The Moab City Council on July 11 unanimously approved rezoning a 5-acre parcel on Williams Way from the R-2 single- and two-family residential zone to the R-4 manufactured housing zone. The rezone marks an early step in the Housing Authority of Southeastern Utah’s (HASU) plan to build senior affordable housing adjacent to the hospital campus. The council approved the rezone despite neighbor concerns about the possibility of increased traffic on Park Drive.
The housing development, a joint effort between HASU and the Canyonlands Health Care Special Service District (CHCSSD), would be designed for seniors making 50 percent or less of the average median income in Grand County, which was $41,312 in 2015, the most recent data available from the U.S. Census Bureau. HASU has emphasized that although the R-4 zone is called a manufactured housing zone in city code, the organization has asked for the zone change to make it possible to develop high-density housing for seniors, not manufactured housing.
Several neighbors voiced concerns about the possibility that Park Drive, which currently is a dead-end street, would become a through street.

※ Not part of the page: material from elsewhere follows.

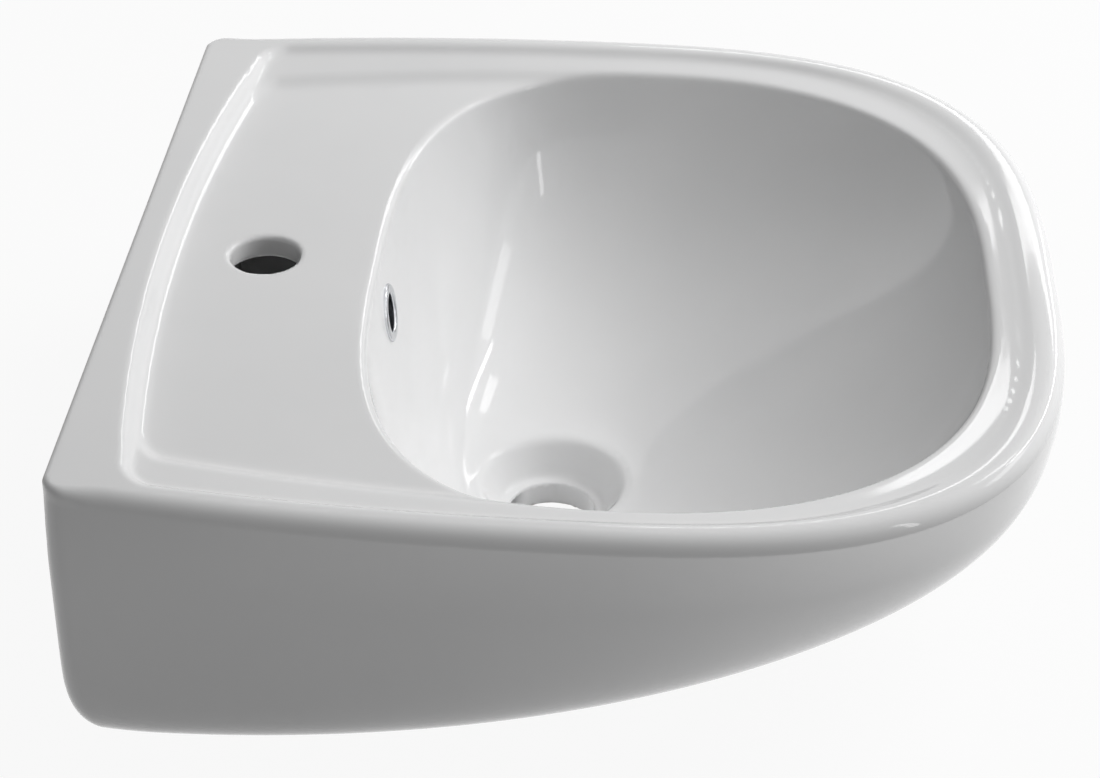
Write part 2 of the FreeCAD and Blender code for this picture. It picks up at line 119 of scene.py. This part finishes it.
body = {
    "halfWidth": 228.0, "front": 464.0,
    "flankTurns": 40.0, "frontTurns": 20.0,         # drops at which flank and front turn under
    "bellyDrop": 172.0, "bellyReach": 215.0, "footDrop": 166.0,
    "reliefDrop": 100.0, "footRelief": 14.0,        # the back edge leaves the wall low down
    "taper": 4.0, "backCorner": 12.0,
    "rimSwell": 2.8, "footSwell": 1.85, "rimBulge": 3.1, "footBulge": 2.5,
    "flare": 1.7, "flankTurn": 6.0, "frontTurn": 2.8,
    "turnsMost": 0.999, "plansMost": 0.99,          # both stop short of one, where the plan closes
    "skin": 11.0, "backWall": 14.0, "slab": 13.0,
}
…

“It looks like from the drawings ... that the road will end up connecting Park Drive to 500 West and I think that will drastically change the traffic patterns in our neighborhood,” Christy Calvin told city council members. “I think it will become a really convenient shortcut, and that’s a high volume of traffic for a small residential neighborhood.”
Calvin said she supports increasing density for purposes of affordable senior housing, but asked whether a conditional use permit might allow more control over the design process than a full rezone.
“It will be a shortcut,” resident Shari Beck said of the potential change to Park Drive. “If there is a way to cut through quicker and faster, you’re going to take it, and what’s that going to do to those homes? There’s kids there. There’s a daycare there.”
Wendy Young, another neighbor, said that when the area between the two sections of Park Drive was closed to foot traffic several years ago, crime, including vandalism and harassment, decreased significantly and she is concerned what will happen when the area is opened to vehicular traffic.
“I think we need way more low-income housing,” Calvin said. “I just want to make sure that it’s quality housing and it doesn’t affect the values of our neighborhood.”
Council member Kalen Jones suggested that narrower streets may be the answer to traffic concerns.
“We [need to] look at ways to allow flexibility for narrower streets and traffic calming to address these concerns and also possibly have parking restrictions so people aren’t locked out of their on-street parking if they need it,” Jones said. “Right now we have minimum street standards which do support possibly higher level of speed than may be appropriate in that neighborhood. So I’d like to encourage us to address [those standards] before the [HASU] development actually gets to the design application stage so that they’re designing to a standard that facilitates those considerations.”
Moab Mayor Dave Sakrison said there might be a way to design the development without a thoroughfare and Moab City Manager David Everitt reminded the council that the decision at hand was not the design of the site plan, but only whether a rezone was appropriate in that area.
Kirstin Peterson, chairwoman of the CHCSSD board, said if Park Drive becomes a through street, CHCSSD and HASU would hope to limit traffic for the sake of neighborhood residents and seniors living in the apartments.
“Everything that’s on the planning documents, not necessarily just for this property but for the city, shows that street connecting through. ... If we left the zone as it is and developed that property, my impression was that the city was going to want that connectivity,” Peterson said. “I don’t think it needs at all to be a big thoroughfare. Basically, any development there needs an ingress and an egress. ... We would love to work with the city and the neighborhood to create something that accesses the development but doesn’t create a major thoroughfare for non-residents.”